◆ SHORT EXERCISE
All of the data below must be repeated exactly.

◆ MATERIAL

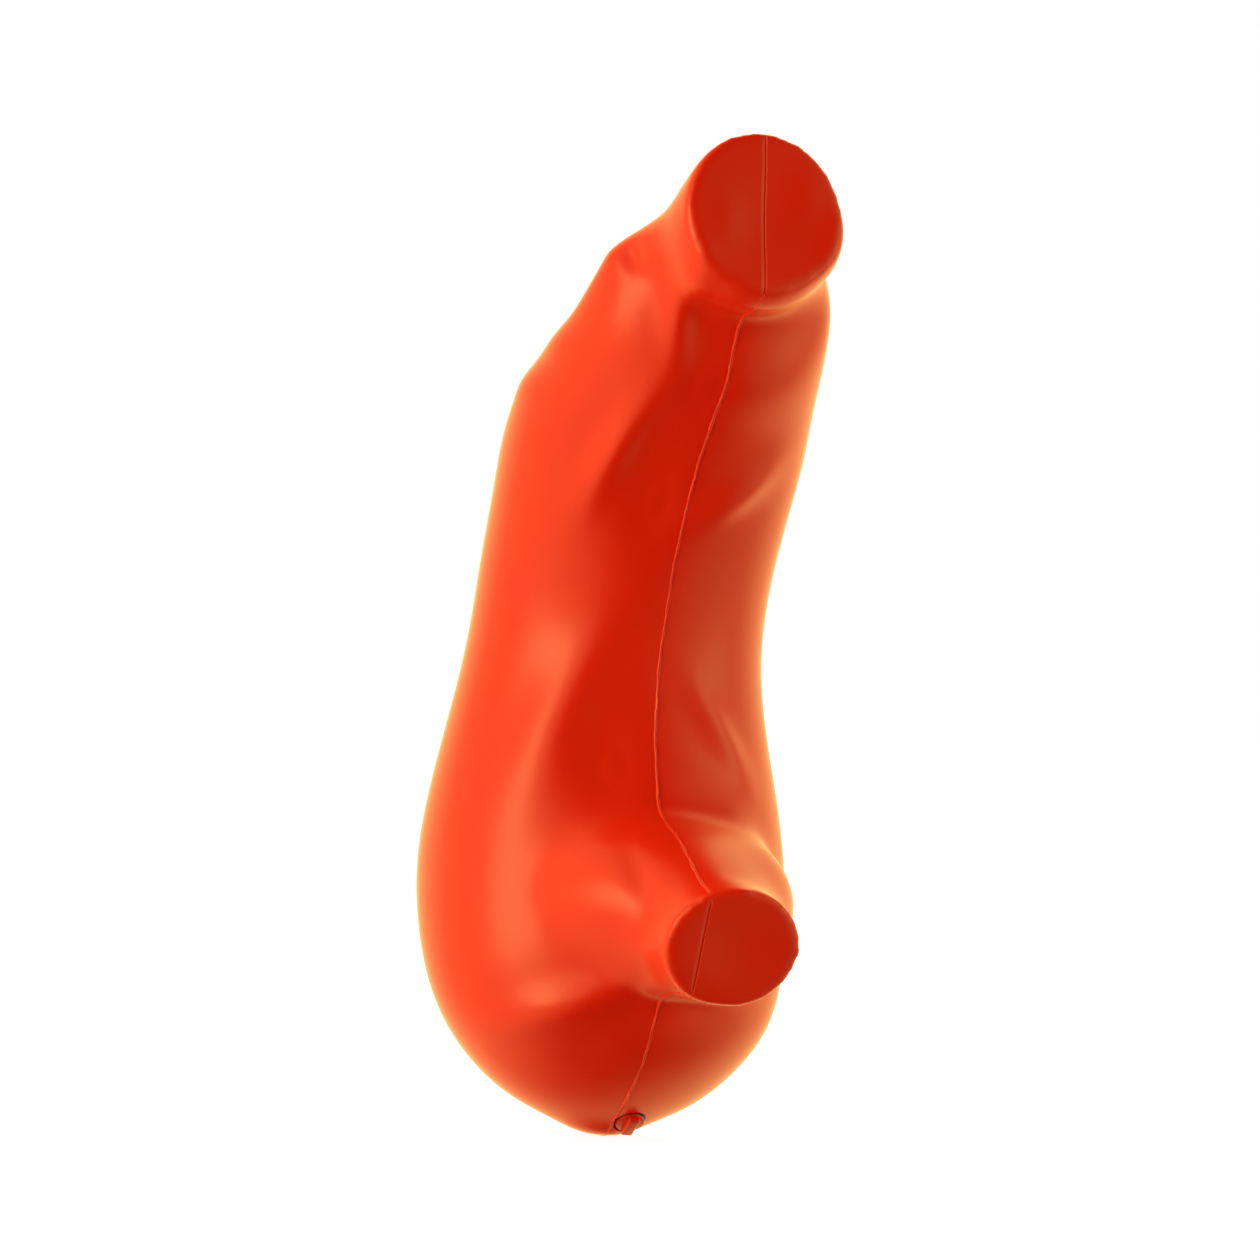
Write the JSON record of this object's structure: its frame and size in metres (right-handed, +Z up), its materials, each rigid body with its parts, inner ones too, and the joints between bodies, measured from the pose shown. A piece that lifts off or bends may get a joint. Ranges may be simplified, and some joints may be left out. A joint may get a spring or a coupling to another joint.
{
  "type": "grappling dummy",
  "caption": "Limbless grappling dummy body in glossy moulded plastic, with a forward-bent neck stump, a short front stump and a rounded weighted base with a filler plug.",
  "frame": {"origin": "middle of the underside of the bounding box, on the joint plane", "axes": "+Z up the body from the rounded base to the neck stump, -Y to the front where both stumps point, X across, with the two halves meeting at X = 0"},
  "size_m": [0.2967, 0.3918, 0.7857],
  "materials": {
    "skin": "satin gloss moulded vinyl",
    "strip": "woven bonding tape",
    "foam": "open-cell foam",
    "bag": "coated cloth",
    "grains": "loose sand",
    "fitting": "moulded nylon",
    "seal": "flat rubber",
    "plug": "moulded plastic"
  },
  "bodies": {
    "body": {"shell_left": "skin", "shell_right": "skin", "joint_bead_front": "skin", "joint_bead_back": "skin", "joint_strip": "strip", "foam_core_upper": "foam", "foam_core_lower": "foam", "foam_core_stub": "foam", "ballast_bag": "bag", "ballast_grains": "grains", "filler_bush": "fitting", "bush_locknut": "fitting", "bush_gasket": "seal"},
    "seal": {"plug_seal": "seal"},
    "plug": {"filler_plug": "plug"}
  },
  "joints": [
    {"name": "plug_lift", "type": "slide", "parent": "body", "child": "seal", "axis": [0, -0.6157, -0.788], "range_m": [0, 0.015]},
    {"name": "plug_turn", "type": "hinge", "parent": "seal", "child": "plug", "pos_m": [0.0135, -0.02055, 0.016], "axis": [0, -0.6157, -0.788], "range_deg": [0, 1800]}
  ],
  "couplings": [
    {"joint": "plug_turn", "follows": "plug_lift", "rad_per_m": 2094.4}
  ]
}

◆ ANSWER
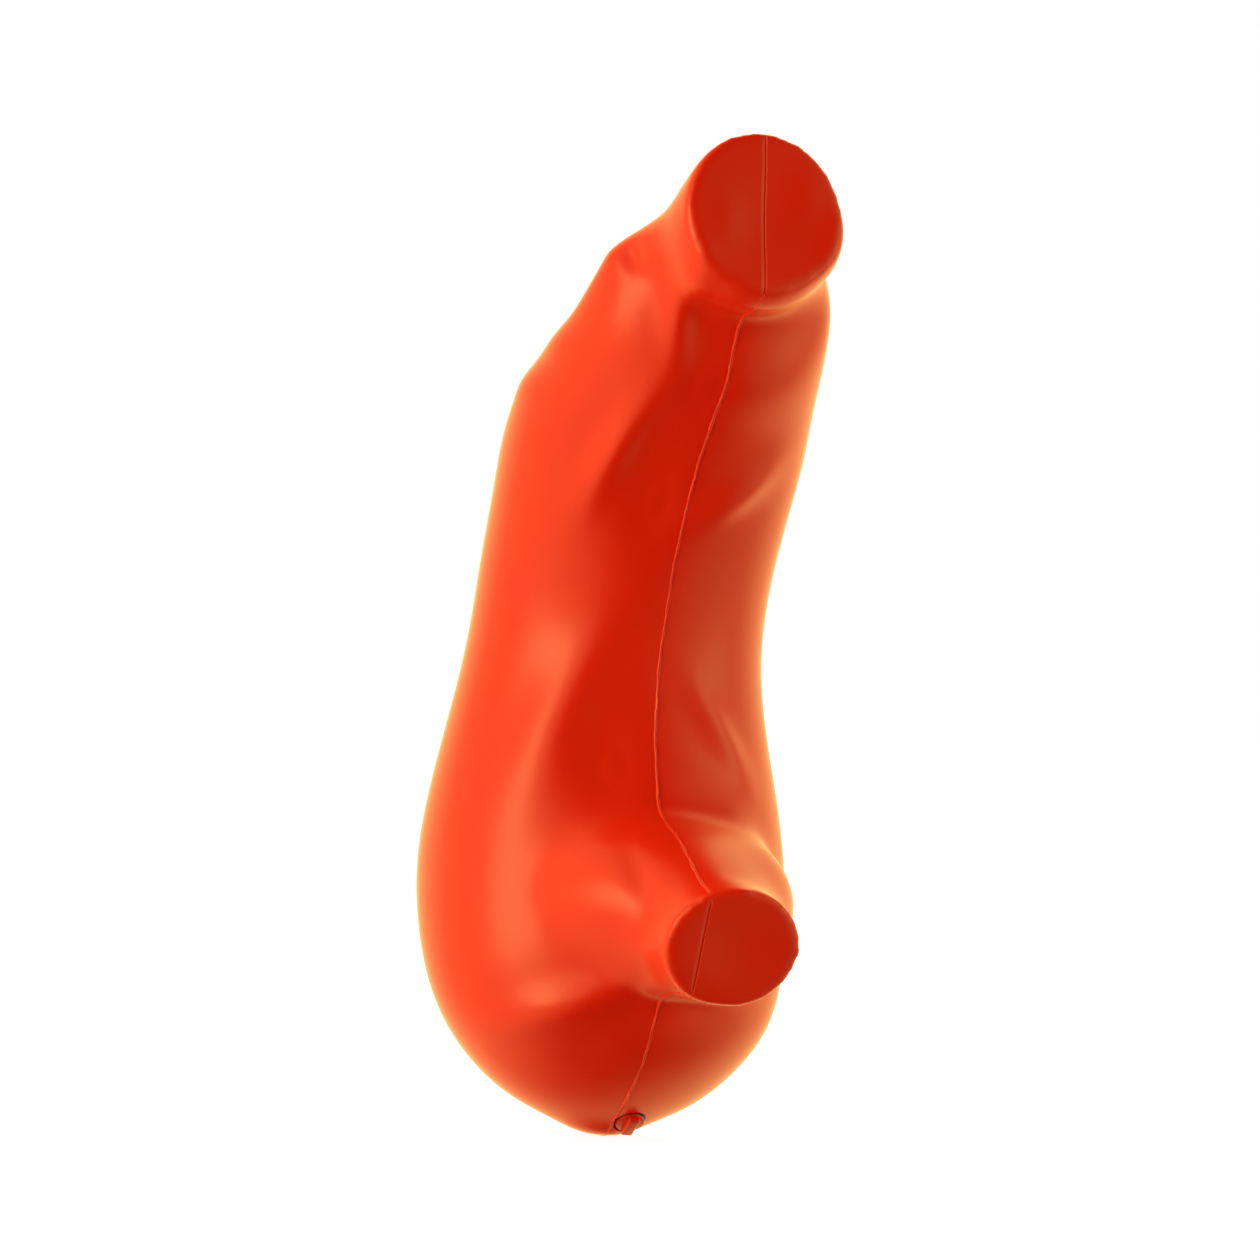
Write the JSON record of this object's structure: its frame and size in metres (right-handed, +Z up), its materials, each rigid body with its parts, inner ones too, and the joints between bodies, measured from the pose shown. A piece that lifts off or bends may get a joint. Ranges may be simplified, and some joints may be left out. A joint may get a spring or a coupling to another joint.
{
  "type": "grappling dummy",
  "caption": "Limbless grappling dummy body in glossy moulded plastic, with a forward-bent neck stump, a short front stump and a rounded weighted base with a filler plug.",
  "frame": {"origin": "middle of the underside of the bounding box, on the joint plane", "axes": "+Z up the body from the rounded base to the neck stump, -Y to the front where both stumps point, X across, with the two halves meeting at X = 0"},
  "size_m": [0.2967, 0.3918, 0.7857],
  "materials": {
    "skin": "satin gloss moulded vinyl",
    "strip": "woven bonding tape",
    "foam": "open-cell foam",
    "bag": "coated cloth",
    "grains": "loose sand",
    "fitting": "moulded nylon",
    "seal": "flat rubber",
    "plug": "moulded plastic"
  },
  "bodies": {
    "body": {"shell_left": "skin", "shell_right": "skin", "joint_bead_front": "skin", "joint_bead_back": "skin", "joint_strip": "strip", "foam_core_upper": "foam", "foam_core_lower": "foam", "foam_core_stub": "foam", "ballast_bag": "bag", "ballast_grains": "grains", "filler_bush": "fitting", "bush_locknut": "fitting", "bush_gasket": "seal"},
    "seal": {"plug_seal": "seal"},
    "plug": {"filler_plug": "plug"}
  },
  "joints": [
    {"name": "plug_lift", "type": "slide", "parent": "body", "child": "seal", "axis": [0, -0.6157, -0.788], "range_m": [0, 0.015]},
    {"name": "plug_turn", "type": "hinge", "parent": "seal", "child": "plug", "pos_m": [0.0135, -0.02055, 0.016], "axis": [0, -0.6157, -0.788], "range_deg": [0, 1800]}
  ],
  "couplings": [
    {"joint": "plug_turn", "follows": "plug_lift", "rad_per_m": 2094.4}
  ]
}